Unless it be, perchance, that I am you,
Dear love, that you are I”

            The Bird of Time her second volume of poetry came out in 1912. It was a chronicle of her reaction to the joys and sorrows of life. Within four years The Broken Wing another anthology followed, evidencing the premonitions of a passionate and broken heart. “The Feather of the Dawn” published posthu­mously, also speaks of unrequited love and of various aspects of Unattainable quest. Her later outlook on life may be gleaned by reading a few lines from the “Feather of the Dawn”:

“Life gave me joy and song for dower
Laughter and grace and shining fame,
Hope like a forest tree in flower
Dreams with reverberant wings of flame.
God troubled in His high domain
sent you, O Love, from starry spheres
With quick and ardent gifts or pain
To teach me tears, to teach me tears.”

One would agree with Sir C. P. Ramaswamy Aiyar in describing Sarojini as a poet who embodied and typified the discovery of the inner-self of the poet in a limitless world for private exploration. She must have looked into her own heart when she sung:

“Let us rise, O my heart, let us go
Where the twilight is calling,
Far away from the sound of this lonely
and menacing crowd
To the glens, to the glades, where the
magical darkness is falling,
In rivers of gold from the breast of a
radiant cloud
Come away, come away from this song
and its tumult of sorrow
There is rest, there is peace from the
pang of its manifold strife,
Where the halcyon might hold in trust
the dear songs of the morrow
And the silence is but a rich pause
in the music of life”

From the year 1917, Sarojini Naidu signalised herself in the forefront of political struggle for the independence of her motherland. She made a passionate call to her mother to awake:

“Waken, O Mother thy children implore thee,
Who kneel in thy presence to serve and adore thee
The night is afresh with a dawn of the morrow,
Why still clost thou sleep in thy bondage of sorrow,
Awaken and sever the woes that enthral us
And hallow our hands for the triumphs that call us

Lo, we would thrill the high stars with thy story,
And set thee again in the forefront of glory.”

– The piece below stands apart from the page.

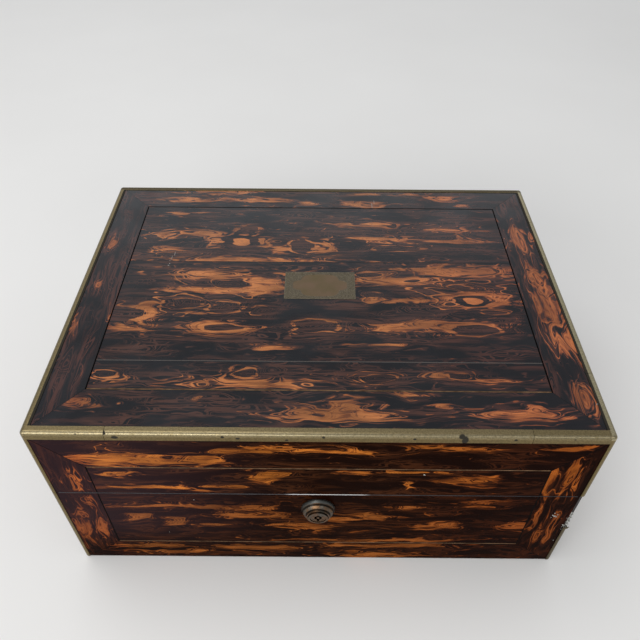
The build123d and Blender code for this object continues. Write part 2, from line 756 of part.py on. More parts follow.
# the drawer's front is cut out of the right face, so that the figure runs across it
with BuildPart() as drawer_opening:
    block((carcass_x - 1, width), (-inner_y, divider_front), (floor_z, bay_top))
with BuildPart() as drawer_face:
    block((carcass_x - 1, width), drawer_y, drawer_z)
keep(cut_away(base_half(side_shapes["right"][0]), drawer_opening.part), "base_right_veneer")
right_line = cut_away(base_half(side_shapes["right"][1]), drawer_opening.part)
keep(together(base_half(front_line), base_half(side_shapes["left"][1]), right_line.part), "base_stringing")

with BuildPart() as back_leaf:
    with BuildSketch(back_face):
        with Locations((0, (wall_low + wall_high) / 2)):
            Rectangle(2 * (width / 2 - post_leg) - seam, wall_high - wall_low - seam)
    extrude(amount=veneer)
keep(cut_away(base_half(back_leaf.part), base_leaves, main_room), "base_back_veneer")
keep(cut_away(lid_half(back_leaf.part), lid_leaves, main_room), "lid_back_veneer")

top_half_x = width / 2 - rim_top_leg
top_half_y = depth / 2 - rim_top_leg
top_panel = (-depth / 2 + border_front, depth / 2 - border_back)
top_border, top_line = frame_pieces(top_face, top_half_x, -top_half_y, top_half_y, panel_x, *top_panel)
keep(together(top_border), "lid_top_border")
keep(together(top_line, *[lid_half(line) for line in (front_line, side_shapes["left"][1],
                                                      side_shapes["right"][1])]), "lid_stringing")
plate_y = sum(top_panel) / 2
with BuildPart() as lid_top_panel:
    add(panel_piece(top_face, panel_x, *top_panel))
    for each in panel_seams:
        block((-panel_x, panel_x), (each - seam / 2, each + seam / 2), (carcass_z - 1, height),
              mode=Mode.SUBTRACT)
    block((-plate_width / 2, plate_width / 2), (plate_y - plate_depth / 2, plate_y + plate_depth / 2),
          (carcass_z - 1, height), mode=Mode.SUBTRACT)
keep(lid_top_panel, "lid_top_panel")

with BuildPart() as name_plate:
    block((-plate_width / 2, plate_width / 2), (plate_y - plate_depth / 2, plate_y + plate_depth / 2),
          (carcass_z, veneer_z + plate_proud))
keep(name_plate, "name_plate")

# ---------------------------------------------------------------- brass edging
with BuildPart() as rim:
    block((-width / 2, width / 2), (-depth / 2, depth / 2), (height - rim_side_leg, height))
    fillet(rim.edges().filter_by(Axis.Z), brass_radius)
    fillet(rim.edges().group_by(Axis.Z)[-1], brass_radius)
    block((-carcass_x, carcass_x), (-carcass_y, carcass_y), (height - rim_side_leg - 1, carcass_z),
          mode=Mode.SUBTRACT)
    block((-top_half_x, top_half_x), (-top_half_y, top_half_y), (carcass_z - 1, height + 1),
          mode=Mode.SUBTRACT)
strip_x = width / 2 - corner_reach - brass_joint
strip_y = depth / 2 - corner_reach - brass_joint
rim_z = (height - rim_side_leg - 1, height + 1)
with BuildPart() as rim_corners:
    add(rim.part)
    block((-strip_x - brass_joint, strip_x + brass_joint), (-depth, depth), rim_z, mode=Mode.SUBTRACT)
    block((-width, width), (-strip_y - brass_joint, strip_y + brass_joint), rim_z, mode=Mode.SUBTRACT)
keep(rim_corners, "rim_corners")
with BuildPart() as cross:
    block((-strip_x, strip_x), (-depth, depth), rim_z)
    block((-width, width), (-strip_y, strip_y), rim_z)
with BuildPart() as rim_strips:
    add(rim.part)
    add(cross.part, mode=Mode.INTERSECT)
keep(rim_strips, "rim_strips")


def corner_post(side_x, side_y, low, high):
    """An upright angle strip on one corner of the carcass."""
    with BuildPart() as post:
        block(sorted((side_x * carcass_x, side_x * width / 2)),
              sorted((side_y * (depth / 2 - post_leg), side_y * depth / 2)), (low, high))
        block(sorted((side_x * (width / 2 - post_leg), side_x * width / 2)),
              sorted((side_y * carcass_y, side_y * depth / 2)), (low, high))
        outer = post.edges().filter_by(Axis.Z).sort_by(
            lambda edge: side_x * edge.center().X + side_y * edge.center().Y)[-1]
        fillet(outer, brass_radius)
    return post.part


corners = [(-1, -1), (-1, 1), (1, 1), (1, -1)]
keep(together(*[lid_half(corner_post(x, y, 0, wall_high)) for x, y in corners]), "lid_corner_strips")
keep(together(*[base_half(corner_post(x, y, baize, height)) for x, y in corners[:3]]),
     "base_corner_strips")
keep(together(corner_post(1, -1, baize, broken_post_top)), "broken_corner_strip")

# ---------------------------------------------------------------- drawer and its flush pull
cup_out = cup_width / 2
pull_face = veneer_x
bail_z = pull_z + cup_height / 2 - cup_wall - bail_radius - 0.6
bail_x = pull_face - bail_radius - 0.5
with BuildPart() as pull_recess:
    block((pull_face - pull_plate, pull_face + 1), (pull_y - pull_width / 2, pull_y + pull_width / 2),
          (pull_z - pull_height / 2, pull_z + pull_height / 2))
    block((pull_face - cup_depth, pull_face), (pull_y - cup_out, pull_y + cup_out),
          (pull_z - cup_height / 2, pull_z + cup_height / 2))

with BuildPart() as pull_plate_part:
    block((pull_face - pull_plate, pull_face), (pull_y - pull_width / 2, pull_y + pull_width / 2),
          (pull_z - pull_height / 2, pull_z + pull_height / 2))
    block((pull_face - cup_depth, pull_face), (pull_y - cup_out, pull_y + cup_out),
          (pull_z - cup_height / 2, pull_z + cup_height / 2))
    block((pull_face - cup_depth + cup_wall, pull_face + 1),
          (pull_y - cup_out + cup_wall, pull_y + cup_out - cup_wall),
          (pull_z - cup_height / 2 + cup_wall, pull_z + cup_height / 2 - cup_wall), mode=Mode.SUBTRACT)
    with Locations(Location((bail_x, pull_y, bail_z), (90, 0, 0))):
        Cylinder(bail_pin_radius + bail_pin_play, cup_width, mode=Mode.SUBTRACT)
keep(pull_plate_part, "pull_plate")

with BuildPart() as pull_bail:
    arm = bail_width / 2
    bend = 2.4
    foot = bail_z - bail_drop
    with BuildLine() as bail_path:
        FilletPolyline((bail_x, pull_y - arm, bail_z + bail_radius * 0.6), (bail_x, pull_y - arm, foot),
                       (bail_x, pull_y + arm, foot), (bail_x, pull_y + arm, bail_z + bail_radius * 0.6),
                       radius=bend)
    with BuildSketch(Plane(origin=bail_path.line @ 0, z_dir=bail_path.line % 0)):
        Circle(bail_radius)
    sweep()
    pin_length = cup_out - cup_wall * 0.2 - arm
    for side in (-1, 1):
        with Locations(Location((bail_x, pull_y + side * (arm + pin_length / 2), bail_z), (90, 0, 0))):
            Cylinder(bail_pin_radius, pin_length)
keep(pull_bail, "pull_bail")

drawer_back_x = -inner_x + drawer_stop_gap
side_low = drawer_z[0]
side_high = drawer_z[1] - drawer_side_drop
side_inner = (drawer_y[0] + drawer_side, drawer_y[1] - drawer_side)
drawer_bottom_z = (side_low + groove_lift, side_low + groove_lift + drawer_floor)
with BuildPart() as drawer_bottom:
    block((drawer_back_x, inner_x + groove_depth),
          (side_inner[0] - groove_depth, side_inner[1] + groove_depth), drawer_bottom_z)
keep(drawer_bottom, "drawer_bottom")

with BuildPart() as drawer_front:
    block((inner_x, carcass_x), drawer_y, drawer_z)
keep(cut_away(drawer_front.part, drawer_bottom.part, pull_recess.part), "drawer_front")

with BuildPart() as drawer_sides:
    block((drawer_back_x, inner_x), (drawer_y[0], side_inner[0]), (side_low, side_high))
    block((drawer_back_x, inner_x), (side_inner[1], drawer_y[1]), (side_low, side_high))
with BuildPart() as drawer_back:
    block((drawer_back_x, drawer_back_x + drawer_side), side_inner, (drawer_bottom_z[1], side_high))
keep(together(cut_away(drawer_sides.part, drawer_bottom.part).part, drawer_back.part), "drawer_walls")

with BuildPart() as drawer_veneer:
    add(side_shapes["right"][0])
    add(side_shapes["right"][1])
    add(drawer_face.part, mode=Mode.INTERSECT)
    add(pull_recess.part, mode=Mode.SUBTRACT)
keep(drawer_veneer, "drawer_veneer")
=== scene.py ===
# %% [markdown]
# # A writing box in figured wood, dressed in Blender
# The solids of the box arrive finished: every board, leaf of veneer, hinge and screw is already at its real
# size and place. What is left is how each surface looks, and the small things that wear and repair have
# added. The file goes from the outside in: the view, the woods, the metals, the leather and cloth, then the
# small pieces that are modelled here, and last the floor and the light.

# %% Load the box
import math

import bpy
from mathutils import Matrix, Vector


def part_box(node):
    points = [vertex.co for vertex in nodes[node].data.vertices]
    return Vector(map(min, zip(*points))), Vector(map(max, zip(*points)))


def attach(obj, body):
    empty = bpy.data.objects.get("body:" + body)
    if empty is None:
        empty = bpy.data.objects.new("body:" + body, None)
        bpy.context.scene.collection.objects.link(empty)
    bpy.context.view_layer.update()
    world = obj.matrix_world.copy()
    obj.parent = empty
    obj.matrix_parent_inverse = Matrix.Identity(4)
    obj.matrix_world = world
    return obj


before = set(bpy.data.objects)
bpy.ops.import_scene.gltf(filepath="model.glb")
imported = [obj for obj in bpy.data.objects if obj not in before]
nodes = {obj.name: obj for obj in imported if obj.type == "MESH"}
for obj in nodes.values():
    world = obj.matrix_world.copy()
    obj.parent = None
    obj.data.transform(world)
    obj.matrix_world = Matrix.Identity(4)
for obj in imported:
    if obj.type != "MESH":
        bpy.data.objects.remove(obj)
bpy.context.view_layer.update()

mm = 0.001
half_width, half_depth, top_height = (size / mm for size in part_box("rim_strips")[1])
box_size = [round(size) for size in (2 * half_width, 2 * half_depth, top_height)]
print("box:", len(nodes), "nodes,", box_size, "mm")

# %% [markdown]
# ## The view
# The box is seen from above its front edge, by someone standing at the table. The camera's height, tilt and
# lens were worked out from the slant of the box's own edges, so that they are true sizes and not a guess.

# %% Camera
from mathutils import Matrix, Vector

eye = Vector((0.5, -351.0, 469.3)) * mm
look_down = math.radians(44.41)
turn_left = math.radians(0.04)
head_tilt = math.radians(0.42)
lens_mm = 35.6
sensor_mm = 36.0

camera = bpy.data.objects.new("table_view", bpy.data.cameras.new("table_view"))
bpy.context.scene.collection.objects.link(camera)
camera.data.lens = lens_mm
camera.data.sensor_width = sensor_mm
turned = Matrix.Rotation(turn_left, 4, "Z") @ Matrix.Rotation(math.pi / 2 - look_down, 4, "X")
camera.matrix_world = Matrix.Translation(eye) @ turned @ Matrix.Rotation(head_tilt, 4, "Z")
bpy.context.scene.camera = camera
print("camera:", [round(c, 3) for c in camera.location])

# %% [markdown]
# ## Shader sums that read as sums
# The finishes here are long sums of noise and of places on the box. Written node by node they are hard to
# follow, so a small class holds a node's output, and `+`, `*` or `<` between such wires and plain numbers
# adds the node that does it, in the tree that the wire belongs to. The functions below do the same for
# noise, blends and vectors.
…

Mrs. Sarojini Naidu was a picturesque adventurer in the high seas of Indian politics. In the words of Margaret E. Cousins, in politics she stood for the Ruskin’s ideal of a woman being the inspirer and guide. Yet, she became a stalwart in the Indian Freedom Movement, stood shoulder to shoulder with the other lieutenants of Gandhiji and shared his confidence. As president of the Madras Provincial Congress, as member of Subjects Committee of the National Congress, as elected President of the Indian National Congress in 1925, and as participant in Round Table Conferences, she vastly displayed her capacities for organiza­tion, comradeship and political wisdom. On the platform she was a splendid speaker comparable to the silver-tongued orator, V. S. Srinivasa Sastry. Endowed with a mellifluous voice, her poetic soul often found expression in her oratory. Her oratory was like the warblings of a sweet-throated bird, swift and spon­taneous. She played with words, and words flowed from her as from a fountain. It has been observed that her speeches reminded one of the sensuous beauty which one felt in the sinuous forms of the medieval Indian sculpture.

She was an artist in words, a painter of sparkling and colourful phrases. Her legendary sense of humour must have been a source of relief to her colleagues during some of the bleak days of freedom struggle. Perhaps she was the only one who could crack jokes with and at the expense of Gandhiji. Gandhiji was to her “a micky mouse of man”, Sardar Patel “the Bardoli bull”, and Pandit Nehru, the “Prince Charming”. Once she persuaded Gandhiji to play a game of ping pong with her. That must have been an impressive sight! The Father of the Nation and the Nightingale of India facing each other across a table tennis net.

In her times, she was the spokeswoman of her own sex. Firstly by leading a deputation to the Viceroy on behalf of the Indian women in Fiji, and later as the leader of the All India Women’s Deputation to Montague, the then Secretary of State for India she fully identified herself with the claim for the political franchise for Indian women. Her Memorandum to the Parliamentary Joint Committee on the desirability of granting political equality to Indian women, was regarded as a remarkable combination of the prose of fact with the idealism of the poetry. Her address at the conference of International Women Suffrage Alliance held in Geneva, altered the false ideas concerning the conditions and capacities of Indian women.

In her foreword to Women in Modern India, Sarojini Naidu observed that “the mission of womanhood remains indivisible all over the world, but the woman of every race must naturally seek to interpret and fulfil her share in accordance with her own vision and version of national life. The Indian woman of today, whatever her creed or community, is clearly imbibed and inspired by a profound renascent consciousness of her special and long-­forgotten place and purpose, privilege and responsibility in creating and sustaining auspicious and enduring conditions of national progress and international fellowship.” Thus Mrs. Sarojini Naidu, proved herself a unique link between the great heroines of the past and free and progressive womanhood of today. She was the nightingale who sang of India’s freedom. As such, she would continue to be a source of inspiration to the coming generations.